Publié mercredi 16 septembre 2020
A 38 ans, Aurélie Jean a déjà eu plusieurs vies. Cette spécialiste des algorithmes et de la modélisation numérique a mené plusieurs travaux de recherche dans la santé, notamment au Massachusetts Institute of Technology (MIT) de Boston. Fondatrice de la société franco-américaine In Silico Veritas, spécialisée dans le conseil stratégique en données et en algorithmique, elle est aussi associée auprès de la société française de conseil Altermind. Aurélie Jean a notamment publié, en 2019, De l’autre côté de la machine. Voyage d’une scientifique au pays des algorithmes. Elle a répondu par écrit à nos questions.
«Le Temps»: La technologie et l’intelligence artificielle peuvent-elles nous aider à sortir de cette crise sanitaire?
Aurélie Jean: Cette question est bancale, car beaucoup de choses peuvent aider à sortir de la crise sanitaire. L’intelligence artificielle (IA) en fait partie, mais elle n’est pas la seule. On peut, par l’IA, simuler des scénarios de déconfinement et de reconfinement, contribuer au développement de vaccins, ou encore améliorer la logistique par une optimisation des transports de matériels, voire de patients. Cela étant dit, l’IA seule ne peut pas réussir sans le soutien de la médecine, c’est une évidence qu’il faut souligner et ne jamais oublier.
L’intelligence artificielle aurait-elle eu la possibilité de prévenir la pandémie ou de la prédire? Ou pourra-t-elle le faire à l’avenir?

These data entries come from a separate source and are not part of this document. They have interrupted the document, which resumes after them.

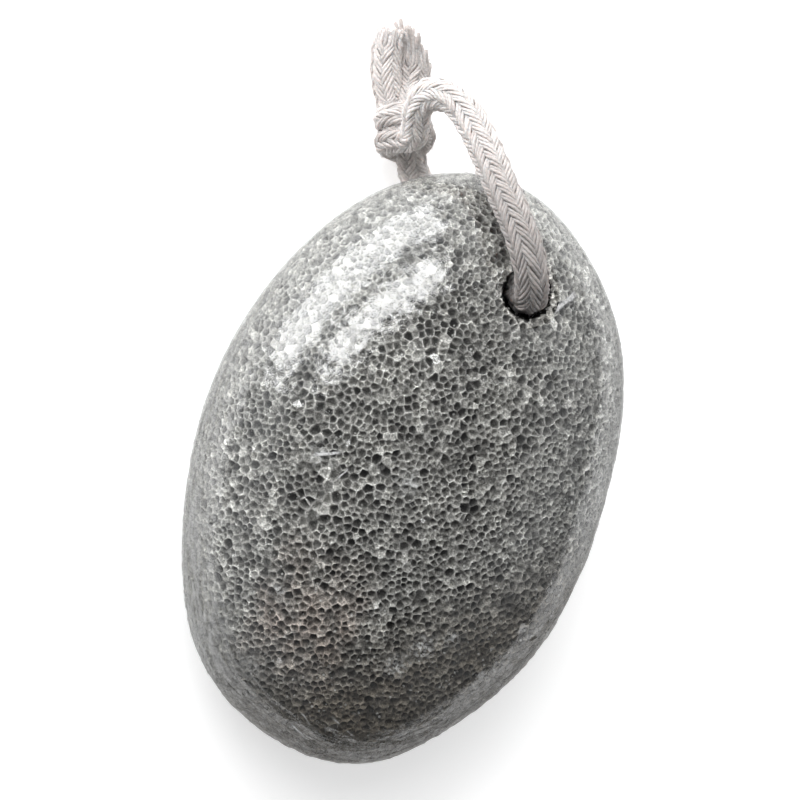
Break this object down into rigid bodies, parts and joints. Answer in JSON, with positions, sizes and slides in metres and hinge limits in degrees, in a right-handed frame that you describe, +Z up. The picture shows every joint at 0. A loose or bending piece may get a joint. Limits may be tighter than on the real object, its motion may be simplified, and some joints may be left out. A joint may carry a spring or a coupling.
{
  "type": "pumice stone",
  "caption": "Oval bath pumice of foamed grey stone in a clear shrink-film skin, drilled near one end for a knotted loop of braided cotton cord.",
  "frame": {"origin": "on the resting surface, under the middle of the stone in its film, without its cord", "axes": "+Y along the stone's long axis towards the drilled end and its cord, +X across it, +Z up through its thickness"},
  "size_m": [0.0675, 0.1185, 0.0413],
  "materials": {
    "stone": "matt open-celled foam, thin pale cell walls and dark pits",
    "film": "clear glossy shrink film with fine wrinkles",
    "cord": "off-white braided cotton, slightly pink and fluffy"
  },
  "bodies": {
    "root": {"stone": "stone", "shrink_film": "film", "cord": "cord"}
  },
  "joints": []
}
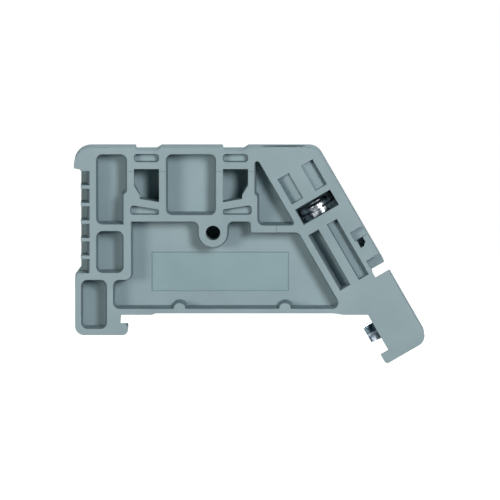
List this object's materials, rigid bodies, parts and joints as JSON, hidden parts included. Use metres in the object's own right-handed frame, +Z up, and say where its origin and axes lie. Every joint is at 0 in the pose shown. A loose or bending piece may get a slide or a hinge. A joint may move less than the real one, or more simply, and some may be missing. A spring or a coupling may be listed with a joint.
{
  "type": "din rail end stop",
  "caption": "Plastic end stop that hooks on one side of a 35 mm top-hat rail and clamps the other side with a slanted screw and a square nut.",
  "frame": {"origin": "on the top face of the rail, half way across the rail and half way through the moulding", "axes": "+X across the rail from the fixed hook to the clamping foot, +Y along the rail away from the ribbed side, +Z up from the rail"},
  "size_m": [0.0493, 0.0086, 0.0304],
  "materials": {
    "grey_plastic": "moulded blue-grey polyamide, satin",
    "screw_steel": "zinc-plated steel",
    "nut_steel": "zinc-plated steel"
  },
  "bodies": {
    "housing": {"moulded_body": "grey_plastic"},
    "screw": {"clamp_screw": "screw_steel"},
    "nut": {"clamp_nut": "nut_steel"}
  },
  "joints": [
    {"name": "screw_turn", "type": "hinge", "parent": "housing", "child": "screw", "pos_m": [0.01068, 0, 0.0141], "axis": [0.5, 0, -0.866], "range_deg": [-1188.5, 936.5]},
    {"name": "nut_slide", "type": "slide", "parent": "housing", "child": "nut", "axis": [-0.5, 0, 0.866], "range_m": [-0.00165, 0.0013]}
  ],
  "couplings": [
    {"joint": "screw_turn", "follows": "nut_slide", "rad_per_m": 12566}
  ]
}
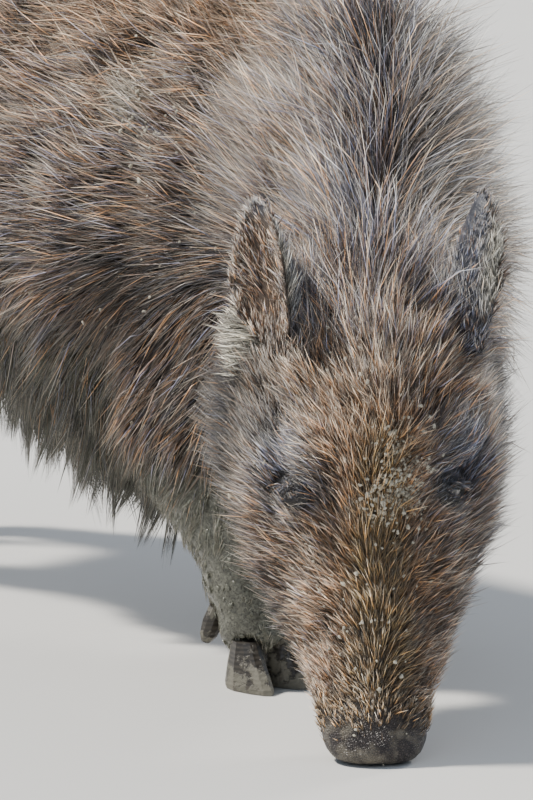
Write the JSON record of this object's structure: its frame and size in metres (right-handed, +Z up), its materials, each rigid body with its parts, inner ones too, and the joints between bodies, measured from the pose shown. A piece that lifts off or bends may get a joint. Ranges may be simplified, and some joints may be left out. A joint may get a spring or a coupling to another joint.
{
  "type": "wild boar, still model",
  "caption": "Life-size still model of a young wild boar rooting, head lowered and turned to its right, snout on the floor.",
  "frame": {"origin": "middle of the bounding box's underside, on the floor", "axes": "+Z up; -Y forwards, the way the trunk faces; +X is the boar's left; the tail is at +Y"},
  "size_m": [0.4414, 1.1082, 0.6303],
  "materials": {
    "hide": "rough bristly coat",
    "snout_skin": "bare damp skin",
    "horn": "worn hoof horn",
    "eye": "wet gloss"
  },
  "bodies": {
    "root": {"trunk": "hide", "neck": "hide", "head": "hide", "lower_jaw": "hide", "tail": "hide", "ear_left": "hide", "ear_right": "hide", "foreleg_left": "hide", "foreleg_right": "hide", "hindleg_left": "hide", "hindleg_right": "hide", "snout": "snout_skin", "eye_left": "eye", "eye_right": "eye", "hoof_fore_left_outer": "horn", "hoof_fore_left_inner": "horn", "hoof_fore_right_outer": "horn", "hoof_fore_right_inner": "horn", "hoof_hind_left_outer": "horn", "hoof_hind_left_inner": "horn", "hoof_hind_right_outer": "horn", "hoof_hind_right_inner": "horn", "dewclaw_fore_left_outer": "horn", "dewclaw_fore_left_inner": "horn", "dewclaw_fore_right_outer": "horn", "dewclaw_fore_right_inner": "horn", "dewclaw_hind_left_outer": "horn", "dewclaw_hind_left_inner": "horn", "dewclaw_hind_right_outer": "horn", "dewclaw_hind_right_inner": "horn"}
  },
  "joints": []
}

Des modèles d’IA sont actuellement utilisés pour anticiper chaque année les évolutions de la grippe saisonnière, mais cela aurait été quasiment impossible pour le virus du Covid-19 et ce pour plusieurs raisons. L’IA fonctionne sur des composantes explicites de modélisation dans lesquelles on décrit explicitement le phénomène à simuler, et sur des composantes implicites dans lesquelles la logique est décrite implicitement par apprentissage sur des données qui représentent des scénarios du passé du phénomène à simuler.